The ‘Do-Ocracy’ or ‘Meritocracy’.

The idea behind a do-ocracy is that those who ‘do’ the work are the ones that set the direction.

Empowerment is automatic and work completed is considered the current course. This enables those with an interest to get on and make progress, without needing to facilitate those who slow progress down by excessive deliberation without contribution.

One of the fundamental problems of the movement is chronic infighting and deliberation rather than actual ‘movement’.

However, within silos, there is significant progress on ‘Big Ticket’ items. See for example the Scottish Currency Group – without the drag of ‘everyones’ opinion, they have a considered and advanced currency proposal for an independent Scotland.

In a do-ocracy – the only way to challenge the default acceptance of this would be to out-compete the proposals, by doing the level of research, analysis and publication required to present a more concrete proposal.

Iterative development

What is more likely – is that contributors will gravitate towards existing projects and will iterate upon what has come before. Iteration and the power of a contribution is a better method for advancement than establishing new and competing organisations.

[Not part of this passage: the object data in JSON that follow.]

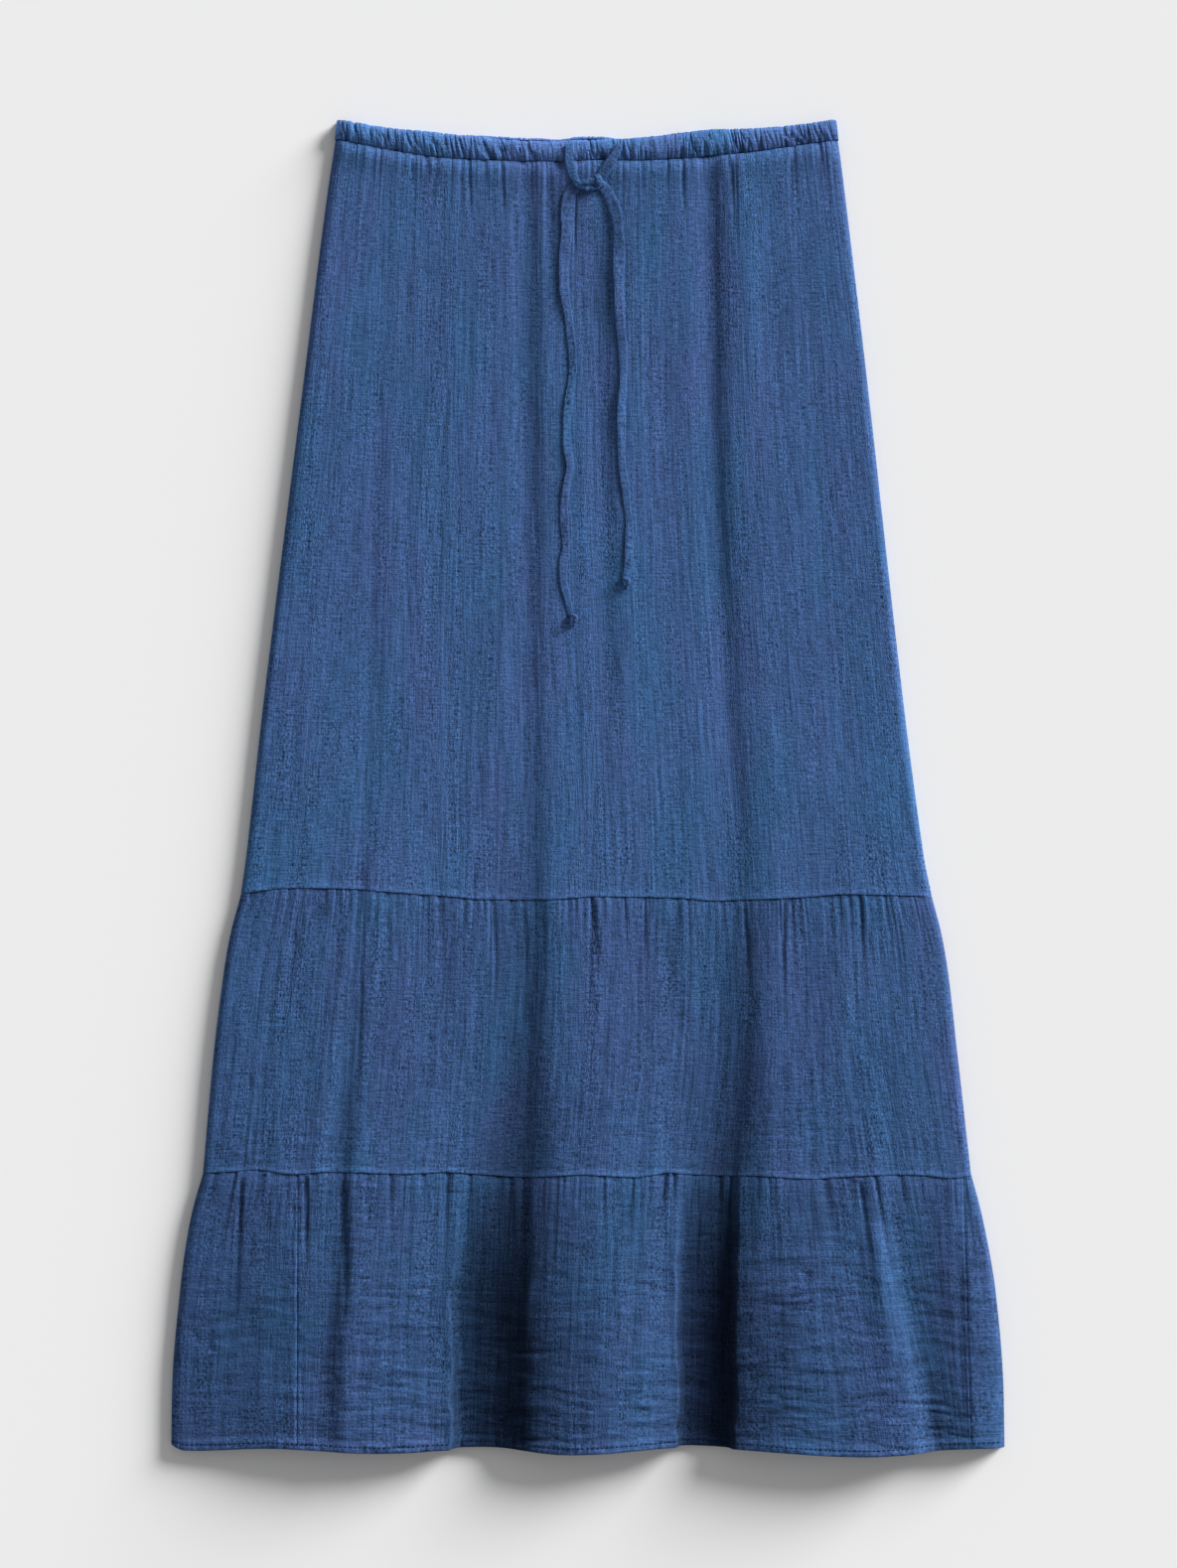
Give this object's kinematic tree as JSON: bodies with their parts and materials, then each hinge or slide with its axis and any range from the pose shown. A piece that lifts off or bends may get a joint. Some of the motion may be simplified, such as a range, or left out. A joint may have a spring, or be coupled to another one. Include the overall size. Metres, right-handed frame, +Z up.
{
  "type": "tiered maxi skirt",
  "caption": "Tiered maxi skirt in crinkled gauze, laid flat with its front up, with an elasticated gathered waist and a knotted drawstring",
  "frame": {"origin": "under the middle of the skirt's box, on the surface it rests on", "axes": "+Y towards the waist, +X to the right as seen from above, +Z up out of the front"},
  "size_m": [0.5878, 0.9399, 0.0246],
  "materials": {
    "band_gauze": "matte crinkled cotton, gathered over elastic",
    "upper_gauze": "matte crinkled double gauze",
    "middle_gauze": "matte crinkled double gauze",
    "bottom_gauze": "matte crinkled double gauze",
    "tie_gauze": "matte folded gauze strip"
  },
  "bodies": {
    "root": {"waistband_front": "band_gauze", "waistband_back": "band_gauze", "upper_front": "upper_gauze", "upper_back": "upper_gauze", "middle_front": "middle_gauze", "middle_back": "middle_gauze", "bottom_front": "bottom_gauze", "bottom_back": "bottom_gauze", "tie_left_leg": "tie_gauze", "tie_right_leg": "tie_gauze", "tie_left_tail": "tie_gauze", "tie_right_tail": "tie_gauze", "tie_knot": "tie_gauze", "tie_left_tip": "tie_gauze", "tie_right_tip": "tie_gauze"}
  },
  "joints": []
}
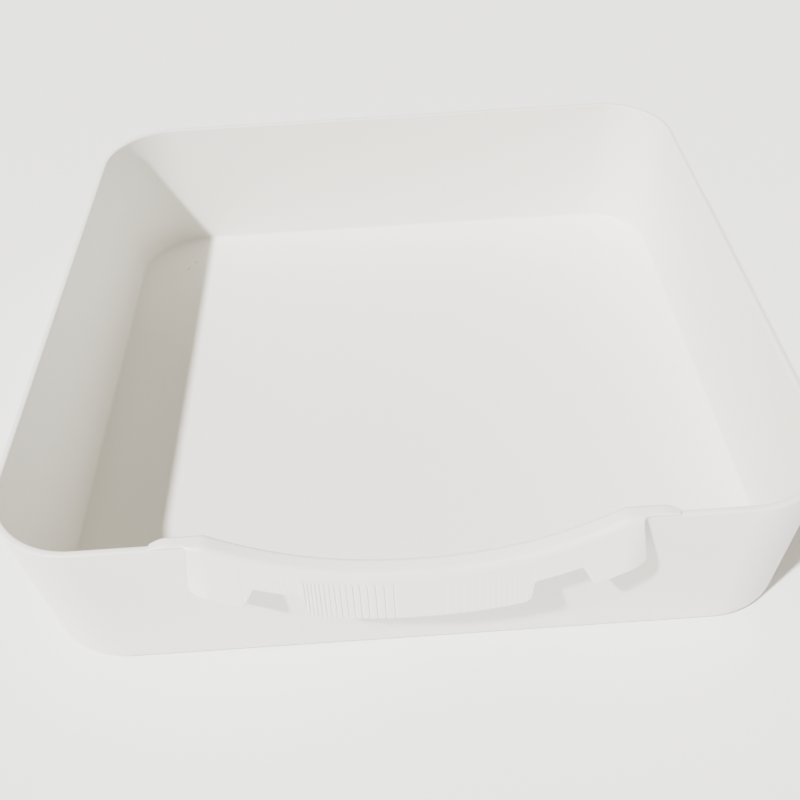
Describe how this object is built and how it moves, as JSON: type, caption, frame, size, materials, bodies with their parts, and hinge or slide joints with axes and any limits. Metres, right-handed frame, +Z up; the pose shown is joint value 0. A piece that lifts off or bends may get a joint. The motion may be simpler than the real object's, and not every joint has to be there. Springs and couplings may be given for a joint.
{
  "type": "developing tray",
  "caption": "Deep open rectangular developing tray with rounded corners, a dipped pouring lip and a ribbed clip-on grip along the lip.",
  "frame": {"origin": "middle of the flat underside of the basin, on the bench", "axes": "+Z up out of the tray, +Y away from the pouring lip, +X to the right of someone facing the lip"},
  "size_m": [0.35, 0.3501, 0.086],
  "materials": {
    "basin_polypropylene": "satin white polypropylene",
    "grip_polypropylene": "satin white polypropylene, ribbed"
  },
  "bodies": {
    "root": {"tray_basin": "basin_polypropylene", "front_grip": "grip_polypropylene"}
  },
  "joints": []
}
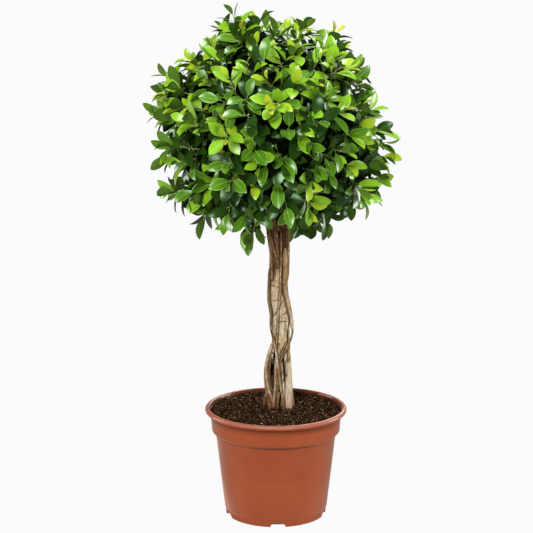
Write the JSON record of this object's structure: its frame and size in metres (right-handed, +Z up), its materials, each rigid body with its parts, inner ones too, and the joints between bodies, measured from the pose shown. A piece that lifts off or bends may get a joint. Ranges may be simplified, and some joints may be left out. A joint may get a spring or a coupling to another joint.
{
  "type": "standard lollipop topiary",
  "caption": "Round clipped head of small glossy leaves on a bare stem bound with grown-on roots, planted in soil in a tapered plastic nursery pot with a rolled rim.",
  "frame": {"origin": "middle of the pot's flat underside, on the surface that the pot stands on", "axes": "+Z up along the pot's axis; -Y is the front that the picture was taken from"},
  "size_m": [0.5101, 0.4838, 0.9751],
  "materials": {
    "pot": "satin terracotta-coloured plastic",
    "soil": "moist crumbly potting soil",
    "bark": "pale rough bark",
    "leaves": "glossy leaves"
  },
  "bodies": {
    "root": {"pot": "pot", "soil": "soil", "trunk": "bark", "bough_lower_1": "bark", "bough_lower_2": "bark", "bough_lower_3": "bark", "bough_lower_4": "bark", "bough_lower_5": "bark", "bough_upper_1": "bark", "bough_upper_2": "bark", "bough_upper_3": "bark", "bough_upper_4": "bark", "bough_upper_5": "bark", "bough_top": "bark", "foliage_lower_1": "leaves", "foliage_lower_2": "leaves", "foliage_lower_3": "leaves", "foliage_lower_4": "leaves", "foliage_lower_5": "leaves", "foliage_upper_1": "leaves", "foliage_upper_2": "leaves", "foliage_upper_3": "leaves", "foliage_upper_4": "leaves", "foliage_upper_5": "leaves", "foliage_top": "leaves"}
  },
  "joints": []
}
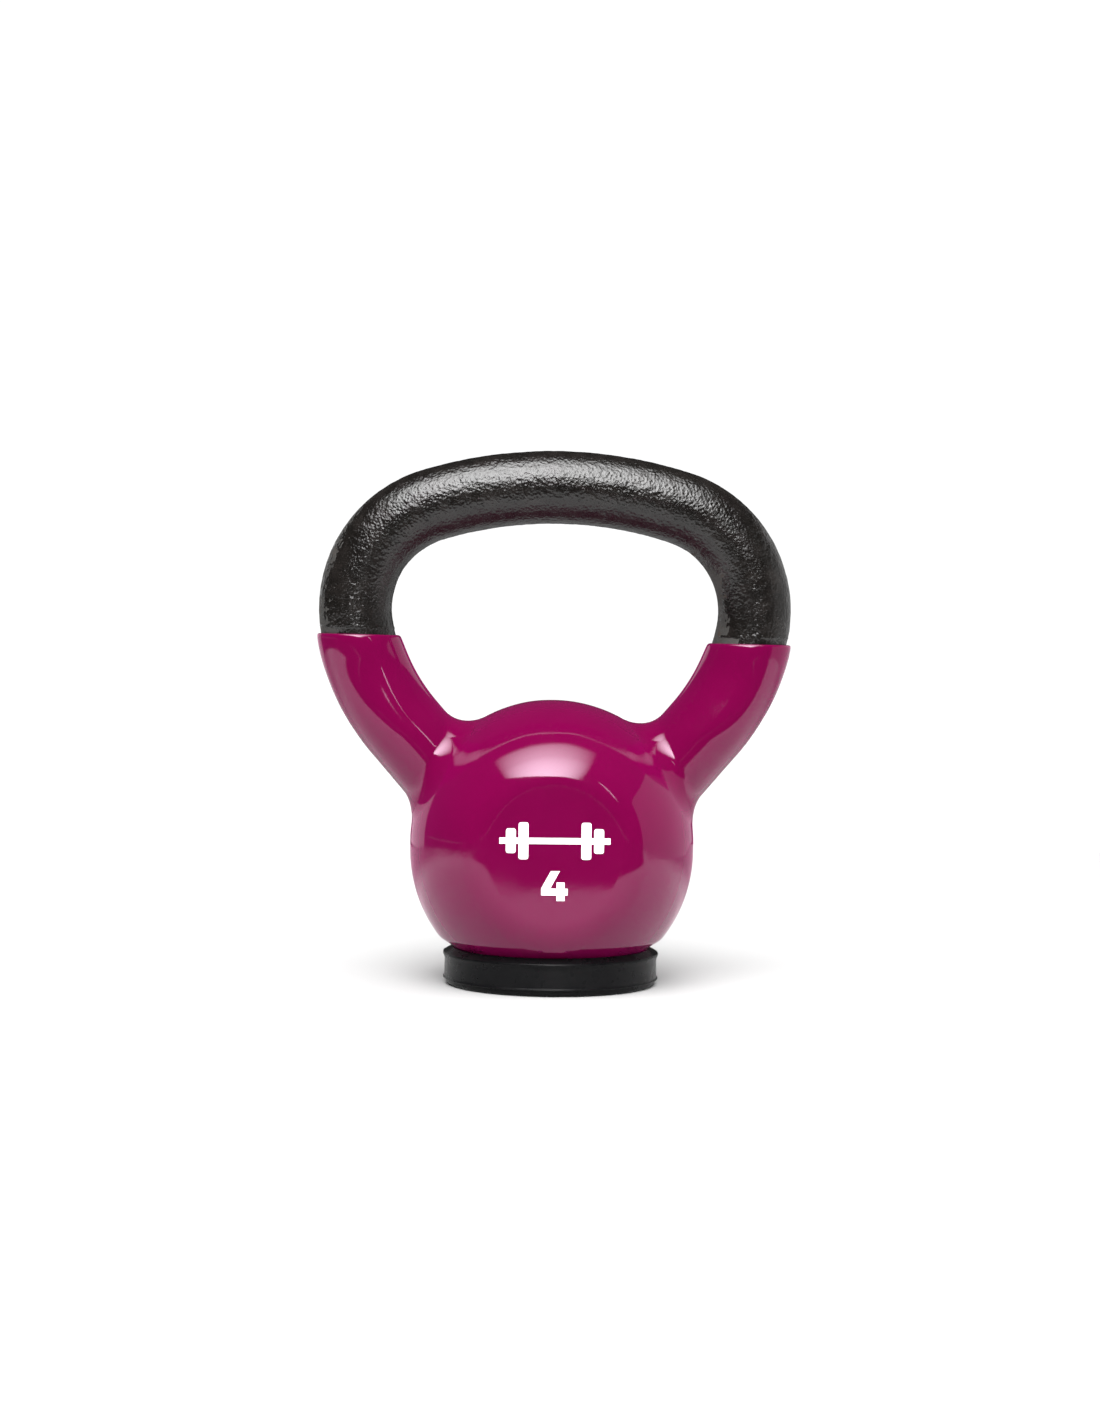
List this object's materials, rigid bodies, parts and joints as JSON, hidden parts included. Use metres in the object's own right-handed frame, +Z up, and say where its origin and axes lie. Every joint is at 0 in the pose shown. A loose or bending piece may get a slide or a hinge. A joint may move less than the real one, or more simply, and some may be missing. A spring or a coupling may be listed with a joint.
{
  "type": "kettlebell",
  "caption": "Vinyl-dipped cast-iron kettlebell with a black enamelled round-bar handle, a printed flat facet and a moulded rubber foot cup.",
  "frame": {"origin": "centre of the rubber foot's underside, on the floor the kettlebell stands on", "axes": "+Z up through the handle, +X along the grip towards the lower of the two vinyl cuffs, -Y out of the printed front facet"},
  "size_m": [0.1611, 0.0809, 0.1805],
  "materials": {
    "iron": "matte",
    "black_enamel": "satin",
    "raspberry_vinyl": "gloss",
    "adhesive": "satin",
    "black_rubber": "matte",
    "white_ink": "satin"
  },
  "bodies": {
    "root": {"iron_core": "iron", "handle_enamel": "black_enamel", "vinyl_jacket": "raspberry_vinyl", "foot_adhesive": "adhesive", "rubber_foot": "black_rubber", "weight_numeral": "white_ink", "printed_mark": "white_ink"}
  },
  "joints": []
}
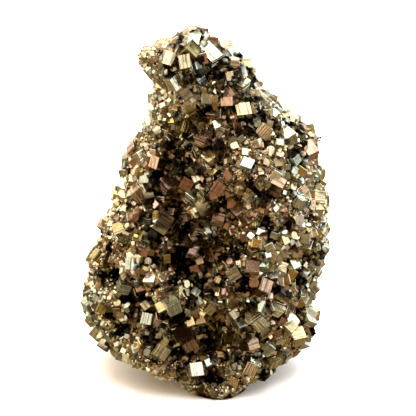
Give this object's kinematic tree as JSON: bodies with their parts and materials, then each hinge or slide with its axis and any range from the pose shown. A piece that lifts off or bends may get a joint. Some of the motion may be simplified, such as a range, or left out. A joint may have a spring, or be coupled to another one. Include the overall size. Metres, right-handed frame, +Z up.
{
  "type": "pyrite specimen",
  "caption": "Pear-shaped lump of intergrown pyrite crystals, narrow at the crown and wide at the belly, that stands upright on a flat foot.",
  "frame": {"origin": "on the floor, under the middle of the specimen's bounding box", "axes": "+Z up from the foot to the crown, +X to the right of someone facing the show face, +Y from the show face to the back; the show face looks along -Y"},
  "size_m": [0.0666, 0.055, 0.0941],
  "materials": {
    "massive_pyrite": "massive iron sulphide, metallic lustre under a brown-bronze patina",
    "pyrite_cubes": "bright metallic lustre, pale brass, finely striated faces",
    "pyrite_pyritohedra": "metallic lustre, bronze to olive, finely striated faces",
    "pyrite_twins": "bright metallic lustre, nearly white on broken faces"
  },
  "bodies": {
    "root": {"matrix": "massive_pyrite", "back_cube_1": "pyrite_cubes", "back_cube_2": "pyrite_cubes", "back_cube_3": "pyrite_cubes", "back_pyritohedron_1": "pyrite_pyritohedra", "belly_cube_1": "pyrite_cubes", "belly_cube_10": "pyrite_cubes", "belly_cube_2": "pyrite_cubes", "belly_cube_3": "pyrite_cubes", "belly_cube_4": "pyrite_cubes", "belly_cube_5": "pyrite_cubes", "belly_cube_6": "pyrite_cubes", "belly_cube_7": "pyrite_cubes", "belly_cube_8": "pyrite_cubes", "belly_cube_9": "pyrite_cubes", "belly_pyritohedron_1": "pyrite_pyritohedra", "belly_twin_1": "pyrite_twins", "crown_cube_1": "pyrite_cubes", "crown_cube_2": "pyrite_cubes", "crown_cube_3": "pyrite_cubes", "crown_cube_4": "pyrite_cubes", "crown_cube_5": "pyrite_cubes", "crown_cube_6": "pyrite_cubes", "crown_pyritohedron_1": "pyrite_pyritohedra", "flank_cube_1": "pyrite_cubes", "flank_cube_10": "pyrite_cubes", "flank_cube_2": "pyrite_cubes", "flank_cube_3": "pyrite_cubes", "flank_cube_4": "pyrite_cubes", "flank_cube_5": "pyrite_cubes", "flank_cube_6": "pyrite_cubes", "flank_cube_7": "pyrite_cubes", "flank_cube_8": "pyrite_cubes", "flank_cube_9": "pyrite_cubes", "flank_pyritohedron_1": "pyrite_pyritohedra", "flank_twin_1": "pyrite_twins", "foot_cube_1": "pyrite_cubes", "foot_cube_2": "pyrite_cubes", "foot_cube_3": "pyrite_cubes", "neck_cube_1": "pyrite_cubes", "neck_cube_2": "pyrite_cubes", "neck_cube_3": "pyrite_cubes", "neck_cube_4": "pyrite_cubes", "neck_cube_5": "pyrite_cubes", "neck_pyritohedron_1": "pyrite_pyritohedra", "shoulder_cube_1": "pyrite_cubes", "shoulder_cube_2": "pyrite_cubes", "shoulder_cube_3": "pyrite_cubes", "shoulder_cube_4": "pyrite_cubes", "shoulder_cube_5": "pyrite_cubes", "shoulder_pyritohedron_1": "pyrite_pyritohedra", "valley_cube_1": "pyrite_cubes", "valley_cube_2": "pyrite_cubes", "valley_cube_3": "pyrite_cubes", "valley_cube_4": "pyrite_cubes", "valley_cube_5": "pyrite_cubes", "valley_cube_6": "pyrite_cubes"}
  },
  "joints": []
}
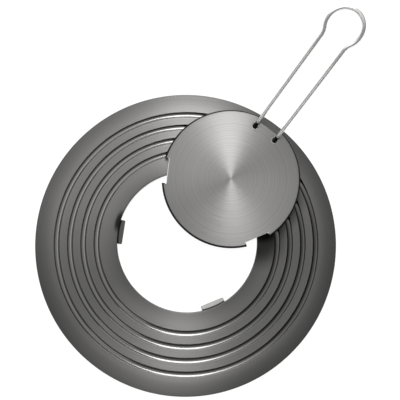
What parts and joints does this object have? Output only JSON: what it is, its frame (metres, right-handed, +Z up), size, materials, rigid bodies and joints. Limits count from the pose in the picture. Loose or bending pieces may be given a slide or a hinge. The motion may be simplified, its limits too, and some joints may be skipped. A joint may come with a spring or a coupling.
{
  "type": "stove heat plate",
  "caption": "Grooved round heat plate for a stove, with a lift-out centre disc laid on the ring and a bent wire handle hooked in the disc.",
  "frame": {"origin": "centre of the ring, on its flat underside", "axes": "+Z up, square to the ring's faces; +X to the right and +Y away, seen with the disc lying up and to the right"},
  "size_m": [0.2428, 0.2828, 0.0785],
  "materials": {
    "ring_plate": "dark grey anodised, brushed in circles",
    "centre_disc": "light grey, spun in circles",
    "wire_handle": "polished stainless wire"
  },
  "bodies": {
    "root": {"ring_plate": "ring_plate", "centre_disc": "centre_disc", "wire_handle": "wire_handle"}
  },
  "joints": []
}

In situations where iterative contributions are not welcome or are too large of a divergence. The concept of ‘forking’ comes in – where you can go off and do as you please, however, to replace the incumbent proposal – you would need to attract larger support or present a stronger contributive piece.

It is not possible to cause factional infighting – as the substantive work is the contribution rather than the debate. An opinion matters less than work contributed. Only those opinions that are formed into contributions will be given any space or time. Think of it as a reverse sunk cost fallacy – where we use only the sunk cost in developing a solution to give it merit.

Membership / Elective council

There will need to be a board for representation of the project and this creates the largest example of where ego and personal opinion will create aggravation. We must stop electing leaders who do not contribute anything other than opinion.

To do so the board should be elected by the elective council. The membership of the elective council should only consist of active contributors to the project.

Initially, there would be admittance to the project by the interested parties as members of the elective council, within 90 days, the new elective council would be defined based on those who have contributed advancements.

Membership of the elective council is transient and can drop and gain – on a 90-day cycle. The elective council would propose a board.

The decision of contribution would be considered by the board in line with the adopted values.

Values

The values of the project should be documented clearly and will be an ever-evolving (but always simple) document. They should exist in both simple bullet points and expansive form.

The values are the guiding light of the project and should focus on contribution and iteration versus celebration.

The values should clearly define the minimum requirements to be considered a contributor and the minimum number of contributions to be ascended to the elective council.

Conflict Resolution

The board would be the representatives of the movement, however, would also fill the role of conflict resolution, this would be a documented process that values contribution rather than individuals.

Dramatic additions and resignations are not of detrimental effect as all contributions would be assigned by Creative Commons licensing – leaving the movement in possession of the ideas and contributions.